Simulation on hydrodynamics of non-spherical particulate system using a drag coefficient correlation based on artificial neural network

Fluidization of non-spherical particles is very common in petroleum engineering. Understanding the complex phenomenon of non-spherical particle flow is of great significance. In this paper, coupled with two-fluid model, the drag coefficient correlation based on artificial neural network was applied in the simulations of a bubbling fluidized bed filled with non-spherical particles. The simulation results were compared with the experimental data from the literature. Good agreement between the experimental data and the simulation results reveals that the modified drag model can accurately capture the interaction between the gas phase and solid phase.

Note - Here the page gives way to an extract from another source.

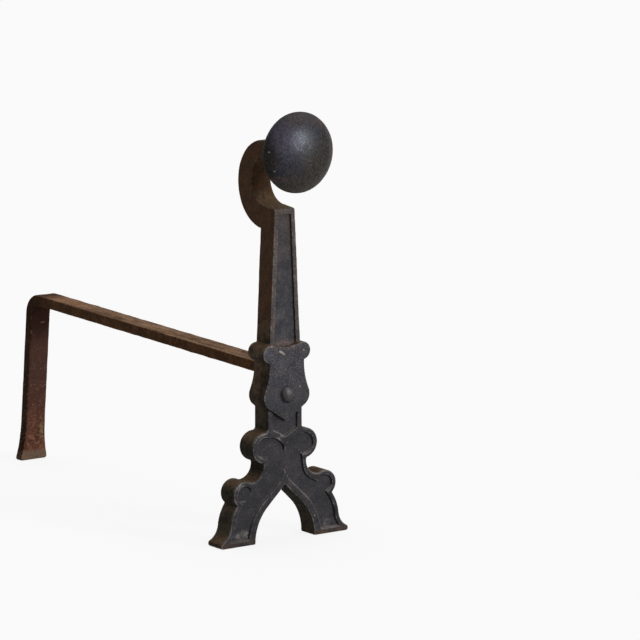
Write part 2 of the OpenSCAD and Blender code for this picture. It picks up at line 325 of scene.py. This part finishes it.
def brown_sides(iron, depth, patches, blots, soot):
    """The casting's sides and back: brown iron, sootier below and redder above, with painted
    shade in a strip behind the front below the shield.
    """
    bare = iron.above(patches + (blots - 0.5) * 0.6, 0.4, 0.62)
    plain = iron.mix(bare, (43, 35, 28), (72, 59, 45))
    redder = iron.mix(bare, (57, 41, 29), (67, 47, 32))
    sooty = iron.mix(bare, (29, 27, 22), (45, 41, 33))
    brown = iron.mix(iron.higher(200, 250), plain, redder)
    brown = iron.mix(soot * 0.9, brown, sooty)
    # Painted shade: a darker strip on the sides just behind the front, below the shield.
    shade_strip = iron.below(depth, 6 * MM, 12 * MM) * iron.higher(110, 130) * iron.lower(180, 200)
    brown = iron.shade(1.25 - iron.higher(30, 60) * 0.5 + iron.higher(80, 105) * 0.25
                       - shade_strip * 0.35 + (blots - 0.5) * 0.6, brown)
    dust = iron.above(iron.up, 0.25, 0.9) * iron.above(blots, 0.15, 0.65)
    return iron.mix(dust * 0.8, brown, (102, 82, 62))


def slate_front(iron, depth, patches, blots, soot, post, base):
    """The casting's front: slate grey blacking, browner up the post, rusty in spots, with the
    recessed panels painted darker as shade.
    """
    slate = iron.mix(iron.above(patches, 0.38, 0.64), (58, 57, 62), (73, 70, 73))
    browner = iron.above(iron.z + (patches - 0.5) * 0.14, 250 * MM, 350 * MM)
    slate = iron.mix(browner * 0.7, slate, (74, 64, 62))
    rim = iron.below(depth, 0.8 * MM, 2 * MM) * iron.higher(203, 206)
    slate = iron.mix(rim * 0.4, slate, (96, 84, 77))
    broad = iron.cloud(50 * MM, detail=3)
    worn = iron.above(broad * 0.6 + blots * 0.5 + patches * 0.3, 0.72, 0.9)
    slate = iron.mix(worn * 0.3, slate, (88, 75, 69))
    rust = iron.spots(
        ((0, -228, 204), (26, 9, 5), 0.7), ((-14, -228, 229), (2.5, 6, 12), 1),
        ((-12, -228, 262), (2, 6, 9), 0.5), ((38, -222, 65), (12, 14, 4), 0.9),
        ((24, -228, 39), (5, 6, 16), 0.4))
    slate = iron.mix(rust * iron.above(blots, 0.34, 0.6) * 0.7, slate, (118, 92, 80))
    # Painted shade: the recessed panels of the lower front are painted darker.
    sunk = iron.above(depth, 1.6 * MM, 2.4 * MM) * iron.higher(90, 130)
    shield = iron.higher(150, 190) * (1 - post)
    return iron.shade(0.93 - soot * 0.38 - sunk * 0.1 - shield * 0.1
                      + (patches - 0.5) * post * 0.9 + (blots - 0.5) * base * 0.5, slate)


def wear_on_iron(iron, front, depth, patches, blots):
    """Rubbed edges that also carry painted edge highlights, painted shade in corners and
    creases, painted highlights on up-facing ledges and a dark gap with painted shadow round the
    rivet; gives back where it is rubbed.
    """
    low = iron.below(iron.z + (blots - 0.5) * 0.02, 2 * MM, 8 * MM)
    iron.paint(low * iron.above(patches, 0.36, 0.56) * 0.8, (74, 55, 42))
    stands = iron.marked("stands_out")
    handled = iron.spots(
        ((-26, -231, 196), (12, 8, 14), 0.3), ((-6, -228, 108), (11, 6, 5), 0.5),
        ((-27, -228, 112), (12, 6, 10), 0.4), ((-56, -228, 64), (12, 6, 9), 0.4))
    # Rubbed blacking on the edges that stand out, lightened also as a painted edge highlight,
    # and along the shield's left ear.
    rubbed = iron.above(stands + handled + (blots - 0.5) * 1.4 + (patches - 0.5), 0.4, 1)
    rubbed = rubbed * (1 - iron.spot((8, -231, 131), (18, 8, 14)))
    iron.paint(rubbed * (front * 0.45 + 0.15), (134, 129, 128))
    # Painted shade: near black in corners and creases that do not face up.
    crease_shade = iron.above(stands * -1, 0.2, 0.8) * iron.below(iron.up, 0.05, 0.35)
    iron.paint(crease_shade * 0.8, (18, 15, 14))
    # Painted highlight: a pale tone on up-facing ledges near the front, weaker on parts of the
    # heart and the right ridge.
    ledge = iron.above(iron.up, 0.1, 0.45) * iron.below(depth, 2.6 * MM, 3 * MM)
    ledge = ledge * (iron.lower(116, 124) + iron.higher(204, 206) * 0.3)
    left_heart = iron.below(iron.x, -8 * MM, 6 * MM) * iron.lower(90, 104)
    right_ridge = iron.above(iron.x, 0, 4 * MM) * iron.higher(104, 108)
    ledge = ledge * (1 - left_heart * 0.6) * (1 - right_ridge * 0.5)
    iron.paint(ledge * iron.above(blots, 0, 0.6) * 0.75, (112, 108, 106))
    haze = iron.spot((0, -230, 204), (26, 8, 8)) * iron.above(patches + blots * 0.5, 0.5, 0.9)
    iron.paint(haze * 0.7, (116, 100, 98))
    reach, shade_side = rivet_reach(iron)
    # A dark gap round the rivet's head, with painted shadow added on its shaded side.
    ring = iron.below(reach, 8.8 * MM, 10.6 * MM) * (iron.above(shade_side, 0, 6 * MM) * 0.5 + 0.4)
    iron.paint(ring * front, (20, 17, 17))
    return rubbed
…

Then, several cases of different particles, including tetrahedron, cube, and sphere, together with the nylon beads used in the model validation, were employed in the simulations to study the effect of particle shape on the flow behaviors in the bubbling fluidized bed. Particle shape affects the hydrodynamics of non-spherical particles mainly on microscale. This work can be a basis and reference for the utilization of artificial neural network in the investigation of drag coefficient correlation in the dense gas-solid two-phase flow. Moreover, the proposed drag coefficient correlation provides one more option when investigating the hydrodynamics of non-spherical particles in the gas-solid fluidized bed.